Серегин политиком не был, поэтому тяжело запил и словно снова усыпил свой мозг, залил его водкой…
Нет, иногда он появлялся в редакции и даже выполнял норму строкажа, но материалы, которые он сдавал в печать, писал словно не Серегин, а кто-то другой. Исчезло из них что-то, что раньше задевало читателей за живое, за что они (читатели то есть) прощали Андрею огрехи стиля и некоторую неуклюжесть пера… Обнорский стал обычным криминальным репортером, действовавшим по простой схеме — побольше крови, ужасов, спермы, а в конце материала — торжество справедливости и арест злодеев… Ну а если не арест, то уверенность в неизбежном аресте… А еще из его статей напрочь исчезла аналитика…
Пил он почти каждый вечер, меняя компании и женщин, у него появилось много знакомых, его стали в самых разных кругах принимать как своего парня…
Короче, потихоньку-полегоньку начал Обнорский превращаться в заурядную сволочь. Скорее даже не в сволочь — в ничтожество.
Очнулся он по-настоящему только в марте 1993 года… Может быть, наступившая весна сумела разморозить его душу?
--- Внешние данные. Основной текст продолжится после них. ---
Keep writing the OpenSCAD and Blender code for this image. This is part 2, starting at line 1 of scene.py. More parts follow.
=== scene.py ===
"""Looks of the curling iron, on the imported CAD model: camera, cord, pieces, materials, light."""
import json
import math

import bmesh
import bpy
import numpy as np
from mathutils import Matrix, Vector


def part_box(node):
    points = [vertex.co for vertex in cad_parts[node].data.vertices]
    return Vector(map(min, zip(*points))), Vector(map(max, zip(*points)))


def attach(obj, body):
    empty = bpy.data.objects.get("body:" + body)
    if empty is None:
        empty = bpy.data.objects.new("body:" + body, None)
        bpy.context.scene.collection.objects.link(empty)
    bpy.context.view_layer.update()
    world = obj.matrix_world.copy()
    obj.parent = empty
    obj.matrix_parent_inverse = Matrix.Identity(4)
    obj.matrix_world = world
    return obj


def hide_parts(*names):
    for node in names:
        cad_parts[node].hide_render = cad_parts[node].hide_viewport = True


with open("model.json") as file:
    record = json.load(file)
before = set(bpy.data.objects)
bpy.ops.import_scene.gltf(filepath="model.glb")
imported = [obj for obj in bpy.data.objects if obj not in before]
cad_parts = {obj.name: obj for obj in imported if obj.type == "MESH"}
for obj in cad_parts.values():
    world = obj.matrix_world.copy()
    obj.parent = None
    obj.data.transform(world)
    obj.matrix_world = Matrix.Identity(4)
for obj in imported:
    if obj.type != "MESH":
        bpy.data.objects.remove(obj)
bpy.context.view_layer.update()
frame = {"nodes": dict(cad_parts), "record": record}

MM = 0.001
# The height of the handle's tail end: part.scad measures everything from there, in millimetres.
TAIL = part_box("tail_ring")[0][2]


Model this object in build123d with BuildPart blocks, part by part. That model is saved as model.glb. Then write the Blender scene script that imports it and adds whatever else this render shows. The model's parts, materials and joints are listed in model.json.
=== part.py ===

Трудно сказать… Но только дошло до Андрея в один прекрасный день, что если уж суждено было ему уцелеть тогда, в ноябре девяносто второго, то, наверное, не выполнил еще журналист Серегин всего, предначертанного ему в этой жизни.
Медленно, очень медленно возвращались к нему силы и надежды, он словно выздоравливал понемногу от тяжелой болезни…
И в марте 1993 года он все-таки заставил себя записать на бумаге все, что смог узнать о проклятой картине Рембрандта и о событиях ноября девяносто второго… Он писал все честно и откровенно, не щадил себя и тщательно отделял факты от предположений и умозаключений… Рукопись получилась довольно объемной, работал над ней Обнорский почти месяц, а потом упаковал пачку листов в пластиковую папку и спрятал до поры в глухой деревне в Вологодской области — там его родители еще в восемьдесят девятом году купили ветхий домишко…
Эта рукопись стала началом большой работы. День за днем по крупицам, по песчинкам и капелькам стал он собирать свое собственное досье на человека, о котором впервые услышал от умирающего Барона — на Антибиотика…
Информации было крайне мало, а та, что попадала к Обнорскому, отличалась порой противоречивостью и явным неправдоподобием, но он фиксировал все, тщательно маскируя и «легендируя» свой интерес во время встреч с источниками. Андрей еще не знал, для чего он делает эту черную и неблагодарную работу, но день ото дня в нем крепла уверенность, что делать это необходимо.